┌──

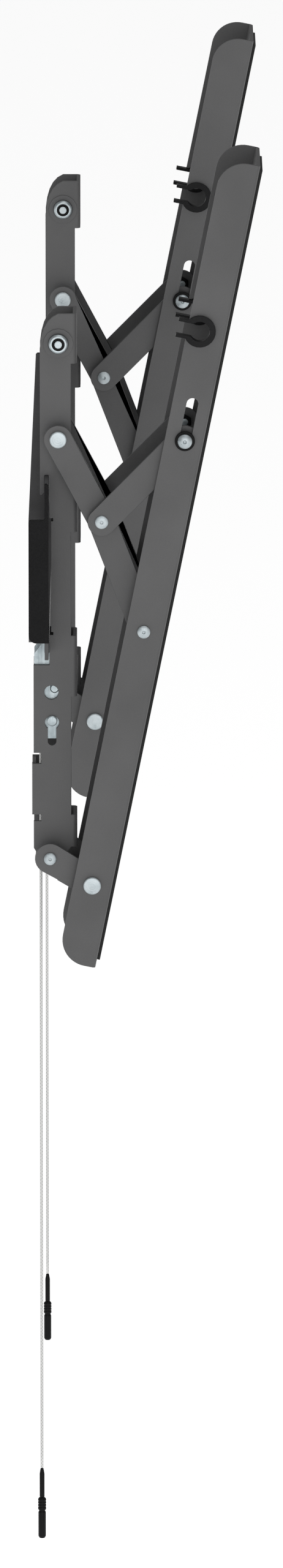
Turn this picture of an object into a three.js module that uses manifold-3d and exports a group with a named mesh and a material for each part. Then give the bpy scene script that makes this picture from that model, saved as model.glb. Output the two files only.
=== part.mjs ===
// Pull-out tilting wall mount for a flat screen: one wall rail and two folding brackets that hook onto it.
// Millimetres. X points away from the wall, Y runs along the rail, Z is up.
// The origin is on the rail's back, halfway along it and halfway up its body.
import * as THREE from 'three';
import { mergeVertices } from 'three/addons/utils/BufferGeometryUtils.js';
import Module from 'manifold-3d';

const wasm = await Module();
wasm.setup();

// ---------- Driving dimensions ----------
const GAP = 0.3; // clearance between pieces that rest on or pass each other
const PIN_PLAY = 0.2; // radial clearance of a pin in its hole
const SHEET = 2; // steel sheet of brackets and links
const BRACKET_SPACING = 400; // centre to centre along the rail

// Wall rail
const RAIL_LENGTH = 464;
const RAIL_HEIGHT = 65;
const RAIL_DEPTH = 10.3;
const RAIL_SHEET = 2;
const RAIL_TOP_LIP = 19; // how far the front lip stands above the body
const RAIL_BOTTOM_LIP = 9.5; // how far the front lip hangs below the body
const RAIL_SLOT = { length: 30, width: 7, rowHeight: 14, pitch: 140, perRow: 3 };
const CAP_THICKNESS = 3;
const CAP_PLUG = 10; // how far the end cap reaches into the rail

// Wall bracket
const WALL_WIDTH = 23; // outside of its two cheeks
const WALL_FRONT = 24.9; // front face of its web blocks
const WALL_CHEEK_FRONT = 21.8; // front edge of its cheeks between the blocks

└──
┌──

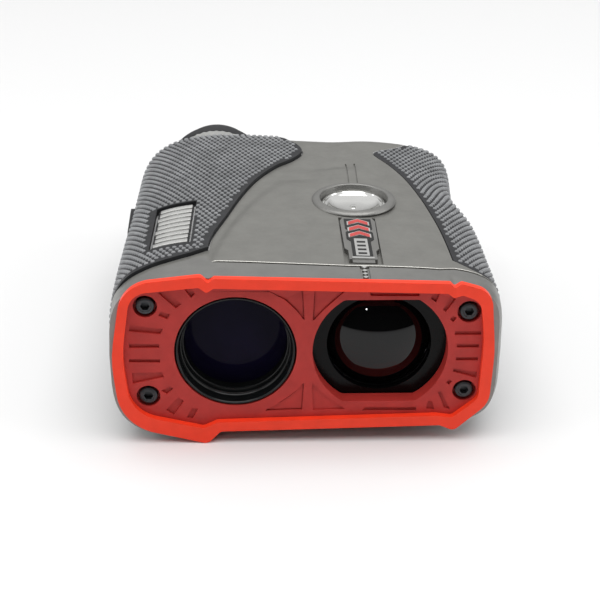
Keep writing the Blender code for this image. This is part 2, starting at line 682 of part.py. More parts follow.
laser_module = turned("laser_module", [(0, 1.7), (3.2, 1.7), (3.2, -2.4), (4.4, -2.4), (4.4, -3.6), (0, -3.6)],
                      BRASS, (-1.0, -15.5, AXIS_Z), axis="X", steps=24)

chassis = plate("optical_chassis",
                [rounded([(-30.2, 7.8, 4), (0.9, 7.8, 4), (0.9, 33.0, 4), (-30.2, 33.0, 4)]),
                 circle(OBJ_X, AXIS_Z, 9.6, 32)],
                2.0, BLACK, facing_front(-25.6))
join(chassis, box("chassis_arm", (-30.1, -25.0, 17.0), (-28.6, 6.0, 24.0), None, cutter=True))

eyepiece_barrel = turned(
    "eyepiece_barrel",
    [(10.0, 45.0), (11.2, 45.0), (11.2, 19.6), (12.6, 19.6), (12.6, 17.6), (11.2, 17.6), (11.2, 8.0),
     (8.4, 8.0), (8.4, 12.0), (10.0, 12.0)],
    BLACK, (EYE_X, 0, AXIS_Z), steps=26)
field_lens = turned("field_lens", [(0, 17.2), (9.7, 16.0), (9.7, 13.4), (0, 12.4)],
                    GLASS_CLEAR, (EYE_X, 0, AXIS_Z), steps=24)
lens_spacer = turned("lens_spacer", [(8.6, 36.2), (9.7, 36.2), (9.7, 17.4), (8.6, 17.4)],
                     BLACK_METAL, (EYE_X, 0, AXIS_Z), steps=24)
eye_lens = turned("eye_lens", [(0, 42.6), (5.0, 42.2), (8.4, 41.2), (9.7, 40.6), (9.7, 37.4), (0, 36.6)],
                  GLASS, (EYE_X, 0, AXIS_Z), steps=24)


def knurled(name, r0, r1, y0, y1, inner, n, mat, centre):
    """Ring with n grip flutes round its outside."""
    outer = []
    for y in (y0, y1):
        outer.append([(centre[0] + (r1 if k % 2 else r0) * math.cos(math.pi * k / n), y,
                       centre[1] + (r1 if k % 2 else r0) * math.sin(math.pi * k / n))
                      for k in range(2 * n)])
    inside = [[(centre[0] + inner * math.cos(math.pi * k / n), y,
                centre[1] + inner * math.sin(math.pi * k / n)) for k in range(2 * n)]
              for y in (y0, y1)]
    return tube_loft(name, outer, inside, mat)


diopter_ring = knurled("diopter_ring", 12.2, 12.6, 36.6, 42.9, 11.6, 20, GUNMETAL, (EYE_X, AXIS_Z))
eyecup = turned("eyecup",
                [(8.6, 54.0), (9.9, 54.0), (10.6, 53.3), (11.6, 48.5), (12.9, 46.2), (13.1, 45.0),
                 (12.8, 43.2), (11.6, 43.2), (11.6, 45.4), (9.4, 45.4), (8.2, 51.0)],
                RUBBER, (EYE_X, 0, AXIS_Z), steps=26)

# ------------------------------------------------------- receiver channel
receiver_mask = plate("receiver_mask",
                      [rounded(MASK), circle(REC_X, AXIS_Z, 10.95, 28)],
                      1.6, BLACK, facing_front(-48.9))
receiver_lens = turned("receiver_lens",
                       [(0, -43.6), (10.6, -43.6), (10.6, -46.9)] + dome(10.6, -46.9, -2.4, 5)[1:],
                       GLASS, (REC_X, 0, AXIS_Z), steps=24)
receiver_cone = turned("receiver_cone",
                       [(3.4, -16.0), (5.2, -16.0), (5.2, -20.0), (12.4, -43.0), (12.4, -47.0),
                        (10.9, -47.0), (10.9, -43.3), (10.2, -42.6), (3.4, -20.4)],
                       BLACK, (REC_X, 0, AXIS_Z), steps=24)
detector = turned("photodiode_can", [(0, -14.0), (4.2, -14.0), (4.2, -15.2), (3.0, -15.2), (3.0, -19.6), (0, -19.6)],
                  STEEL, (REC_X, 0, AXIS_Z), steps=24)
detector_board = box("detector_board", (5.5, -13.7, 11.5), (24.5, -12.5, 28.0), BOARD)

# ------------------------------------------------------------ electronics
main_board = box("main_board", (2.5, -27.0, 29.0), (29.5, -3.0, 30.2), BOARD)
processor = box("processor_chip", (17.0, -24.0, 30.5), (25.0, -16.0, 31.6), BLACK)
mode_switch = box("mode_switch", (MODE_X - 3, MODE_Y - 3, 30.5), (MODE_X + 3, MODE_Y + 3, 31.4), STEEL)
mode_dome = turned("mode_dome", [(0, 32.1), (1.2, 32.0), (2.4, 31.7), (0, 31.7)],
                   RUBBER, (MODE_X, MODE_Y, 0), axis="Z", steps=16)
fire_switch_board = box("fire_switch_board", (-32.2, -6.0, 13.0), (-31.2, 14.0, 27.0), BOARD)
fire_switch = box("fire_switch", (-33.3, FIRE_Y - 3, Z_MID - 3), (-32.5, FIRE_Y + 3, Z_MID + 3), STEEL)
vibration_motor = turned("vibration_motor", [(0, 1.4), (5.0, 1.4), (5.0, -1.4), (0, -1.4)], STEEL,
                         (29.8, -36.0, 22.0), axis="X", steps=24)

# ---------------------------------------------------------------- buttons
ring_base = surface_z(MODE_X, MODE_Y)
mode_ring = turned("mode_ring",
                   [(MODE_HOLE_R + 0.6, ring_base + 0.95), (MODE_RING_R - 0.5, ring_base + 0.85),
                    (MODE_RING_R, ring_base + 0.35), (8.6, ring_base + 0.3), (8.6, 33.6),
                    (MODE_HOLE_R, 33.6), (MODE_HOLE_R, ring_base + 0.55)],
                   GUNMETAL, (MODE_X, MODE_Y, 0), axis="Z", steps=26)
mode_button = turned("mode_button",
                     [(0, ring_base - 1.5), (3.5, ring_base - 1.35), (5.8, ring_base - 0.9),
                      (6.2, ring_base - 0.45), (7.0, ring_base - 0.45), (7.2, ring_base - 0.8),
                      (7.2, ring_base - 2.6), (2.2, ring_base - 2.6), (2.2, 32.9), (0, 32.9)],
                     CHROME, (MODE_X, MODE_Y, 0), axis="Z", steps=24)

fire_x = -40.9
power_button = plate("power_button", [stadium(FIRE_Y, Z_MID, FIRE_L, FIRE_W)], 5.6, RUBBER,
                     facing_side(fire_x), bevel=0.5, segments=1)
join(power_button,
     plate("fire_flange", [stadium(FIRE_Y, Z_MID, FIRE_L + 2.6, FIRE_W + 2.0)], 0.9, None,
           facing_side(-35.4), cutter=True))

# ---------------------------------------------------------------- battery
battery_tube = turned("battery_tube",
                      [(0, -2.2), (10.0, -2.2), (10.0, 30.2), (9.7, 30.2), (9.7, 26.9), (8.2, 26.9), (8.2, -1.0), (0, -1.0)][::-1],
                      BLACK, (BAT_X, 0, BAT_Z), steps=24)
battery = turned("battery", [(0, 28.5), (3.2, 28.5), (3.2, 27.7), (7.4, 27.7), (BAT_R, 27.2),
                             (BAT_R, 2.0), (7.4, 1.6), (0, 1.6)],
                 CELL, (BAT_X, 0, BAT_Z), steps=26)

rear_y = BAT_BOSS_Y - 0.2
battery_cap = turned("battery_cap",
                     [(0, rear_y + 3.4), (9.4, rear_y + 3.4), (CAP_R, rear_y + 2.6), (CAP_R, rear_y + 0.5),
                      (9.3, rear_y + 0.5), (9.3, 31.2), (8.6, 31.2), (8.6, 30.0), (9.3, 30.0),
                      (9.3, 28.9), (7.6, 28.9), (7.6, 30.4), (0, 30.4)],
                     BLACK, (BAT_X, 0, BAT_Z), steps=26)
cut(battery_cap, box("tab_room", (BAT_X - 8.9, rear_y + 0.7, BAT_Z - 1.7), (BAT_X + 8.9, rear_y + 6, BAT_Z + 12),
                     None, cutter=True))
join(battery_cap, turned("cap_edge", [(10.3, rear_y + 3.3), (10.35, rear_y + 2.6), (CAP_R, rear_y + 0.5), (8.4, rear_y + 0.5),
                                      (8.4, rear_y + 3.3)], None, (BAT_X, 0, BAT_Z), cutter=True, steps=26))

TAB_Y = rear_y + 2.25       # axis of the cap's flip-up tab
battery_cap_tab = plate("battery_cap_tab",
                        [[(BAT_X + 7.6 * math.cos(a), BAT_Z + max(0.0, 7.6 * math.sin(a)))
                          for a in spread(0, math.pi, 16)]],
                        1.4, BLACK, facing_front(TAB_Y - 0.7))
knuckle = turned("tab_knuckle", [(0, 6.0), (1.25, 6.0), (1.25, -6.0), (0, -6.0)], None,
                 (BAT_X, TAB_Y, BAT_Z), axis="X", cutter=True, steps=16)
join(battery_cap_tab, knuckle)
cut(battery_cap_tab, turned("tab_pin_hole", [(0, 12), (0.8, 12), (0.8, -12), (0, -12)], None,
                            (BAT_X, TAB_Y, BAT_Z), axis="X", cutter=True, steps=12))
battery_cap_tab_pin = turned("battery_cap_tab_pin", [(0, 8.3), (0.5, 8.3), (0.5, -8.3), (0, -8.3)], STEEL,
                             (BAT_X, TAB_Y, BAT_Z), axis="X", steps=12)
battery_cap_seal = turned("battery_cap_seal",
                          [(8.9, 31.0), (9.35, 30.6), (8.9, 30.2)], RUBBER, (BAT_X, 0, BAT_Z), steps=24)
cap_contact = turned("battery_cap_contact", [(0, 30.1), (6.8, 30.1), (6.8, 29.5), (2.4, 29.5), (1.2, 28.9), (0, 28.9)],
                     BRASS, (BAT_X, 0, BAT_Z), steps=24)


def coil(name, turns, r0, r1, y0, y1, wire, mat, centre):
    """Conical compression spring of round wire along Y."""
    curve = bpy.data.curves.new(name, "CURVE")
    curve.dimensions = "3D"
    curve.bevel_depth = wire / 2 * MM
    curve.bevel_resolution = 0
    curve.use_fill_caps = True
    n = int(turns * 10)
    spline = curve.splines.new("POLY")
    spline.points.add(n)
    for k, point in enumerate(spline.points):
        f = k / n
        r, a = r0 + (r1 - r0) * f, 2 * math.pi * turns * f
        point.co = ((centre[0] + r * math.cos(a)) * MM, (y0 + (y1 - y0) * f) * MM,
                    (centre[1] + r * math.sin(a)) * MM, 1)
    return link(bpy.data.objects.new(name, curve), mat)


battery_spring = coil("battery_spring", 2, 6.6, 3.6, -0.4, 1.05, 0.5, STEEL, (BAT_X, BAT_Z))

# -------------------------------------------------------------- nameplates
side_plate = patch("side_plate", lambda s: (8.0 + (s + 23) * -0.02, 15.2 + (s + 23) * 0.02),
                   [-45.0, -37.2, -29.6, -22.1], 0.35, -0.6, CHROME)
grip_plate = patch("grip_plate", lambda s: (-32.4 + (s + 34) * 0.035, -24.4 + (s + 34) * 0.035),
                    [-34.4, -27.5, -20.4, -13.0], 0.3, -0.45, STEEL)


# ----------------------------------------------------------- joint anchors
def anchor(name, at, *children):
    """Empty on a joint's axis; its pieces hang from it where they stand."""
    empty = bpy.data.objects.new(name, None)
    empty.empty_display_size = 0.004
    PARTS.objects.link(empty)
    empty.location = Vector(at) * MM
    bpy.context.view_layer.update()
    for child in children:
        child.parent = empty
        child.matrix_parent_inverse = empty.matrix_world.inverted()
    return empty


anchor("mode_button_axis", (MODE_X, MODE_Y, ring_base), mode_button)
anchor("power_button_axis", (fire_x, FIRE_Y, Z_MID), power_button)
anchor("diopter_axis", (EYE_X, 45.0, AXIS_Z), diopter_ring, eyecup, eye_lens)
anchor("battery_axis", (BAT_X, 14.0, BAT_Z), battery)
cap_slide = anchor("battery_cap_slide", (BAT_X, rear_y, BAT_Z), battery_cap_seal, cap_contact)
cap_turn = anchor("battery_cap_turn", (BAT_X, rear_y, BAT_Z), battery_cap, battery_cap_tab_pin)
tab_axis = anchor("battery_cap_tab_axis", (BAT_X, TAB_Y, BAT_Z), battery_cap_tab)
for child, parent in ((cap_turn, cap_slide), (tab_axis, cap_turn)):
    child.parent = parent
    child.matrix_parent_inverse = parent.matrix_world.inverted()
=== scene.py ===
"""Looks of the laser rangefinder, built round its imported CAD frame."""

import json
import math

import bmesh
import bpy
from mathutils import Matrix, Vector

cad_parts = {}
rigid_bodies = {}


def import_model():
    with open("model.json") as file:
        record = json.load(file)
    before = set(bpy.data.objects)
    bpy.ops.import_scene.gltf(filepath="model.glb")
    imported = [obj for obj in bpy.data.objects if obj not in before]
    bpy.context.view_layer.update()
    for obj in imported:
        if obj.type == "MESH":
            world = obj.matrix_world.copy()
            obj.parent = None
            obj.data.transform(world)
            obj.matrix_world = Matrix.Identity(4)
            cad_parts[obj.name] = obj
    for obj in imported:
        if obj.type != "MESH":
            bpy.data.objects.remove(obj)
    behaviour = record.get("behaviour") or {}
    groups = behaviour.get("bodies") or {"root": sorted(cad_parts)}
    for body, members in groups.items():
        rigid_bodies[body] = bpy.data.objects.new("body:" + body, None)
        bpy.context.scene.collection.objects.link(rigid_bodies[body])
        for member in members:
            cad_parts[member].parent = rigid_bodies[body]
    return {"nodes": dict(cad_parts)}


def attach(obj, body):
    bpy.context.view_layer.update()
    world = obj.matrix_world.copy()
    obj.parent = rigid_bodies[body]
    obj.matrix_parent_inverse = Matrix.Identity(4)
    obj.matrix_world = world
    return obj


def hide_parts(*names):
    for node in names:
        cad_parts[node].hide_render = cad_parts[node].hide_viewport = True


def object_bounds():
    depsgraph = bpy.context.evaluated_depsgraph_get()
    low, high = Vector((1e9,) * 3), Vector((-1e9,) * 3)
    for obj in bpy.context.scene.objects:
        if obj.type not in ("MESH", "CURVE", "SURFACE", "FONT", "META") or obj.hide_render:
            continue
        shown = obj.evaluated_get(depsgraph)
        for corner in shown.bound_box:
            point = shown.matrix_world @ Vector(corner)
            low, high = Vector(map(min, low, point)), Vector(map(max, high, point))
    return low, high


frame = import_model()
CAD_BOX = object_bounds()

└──

§ Written instruction:
Within the material above, extract exactly the lines that start at the line containing "MODE_Y, ring_base), mode_button)" and stop after the line containing "obj.matrix_world = world", and only those.

§ Reply to the exercise:
anchor("mode_button_axis", (MODE_X, MODE_Y, ring_base), mode_button)
anchor("power_button_axis", (fire_x, FIRE_Y, Z_MID), power_button)
anchor("diopter_axis", (EYE_X, 45.0, AXIS_Z), diopter_ring, eyecup, eye_lens)
anchor("battery_axis", (BAT_X, 14.0, BAT_Z), battery)
cap_slide = anchor("battery_cap_slide", (BAT_X, rear_y, BAT_Z), battery_cap_seal, cap_contact)
cap_turn = anchor("battery_cap_turn", (BAT_X, rear_y, BAT_Z), battery_cap, battery_cap_tab_pin)
tab_axis = anchor("battery_cap_tab_axis", (BAT_X, TAB_Y, BAT_Z), battery_cap_tab)
for child, parent in ((cap_turn, cap_slide), (tab_axis, cap_turn)):
    child.parent = parent
    child.matrix_parent_inverse = parent.matrix_world.inverted()
=== scene.py ===
"""Looks of the laser rangefinder, built round its imported CAD frame."""

import json
import math

import bmesh
import bpy
from mathutils import Matrix, Vector

cad_parts = {}
rigid_bodies = {}


def import_model():
    with open("model.json") as file:
        record = json.load(file)
    before = set(bpy.data.objects)
    bpy.ops.import_scene.gltf(filepath="model.glb")
    imported = [obj for obj in bpy.data.objects if obj not in before]
    bpy.context.view_layer.update()
    for obj in imported:
        if obj.type == "MESH":
            world = obj.matrix_world.copy()
            obj.parent = None
            obj.data.transform(world)
            obj.matrix_world = Matrix.Identity(4)
            cad_parts[obj.name] = obj
    for obj in imported:
        if obj.type != "MESH":
            bpy.data.objects.remove(obj)
    behaviour = record.get("behaviour") or {}
    groups = behaviour.get("bodies") or {"root": sorted(cad_parts)}
    for body, members in groups.items():
        rigid_bodies[body] = bpy.data.objects.new("body:" + body, None)
        bpy.context.scene.collection.objects.link(rigid_bodies[body])
        for member in members:
            cad_parts[member].parent = rigid_bodies[body]
    return {"nodes": dict(cad_parts)}


def attach(obj, body):
    bpy.context.view_layer.update()
    world = obj.matrix_world.copy()
    obj.parent = rigid_bodies[body]
    obj.matrix_parent_inverse = Matrix.Identity(4)
    obj.matrix_world = world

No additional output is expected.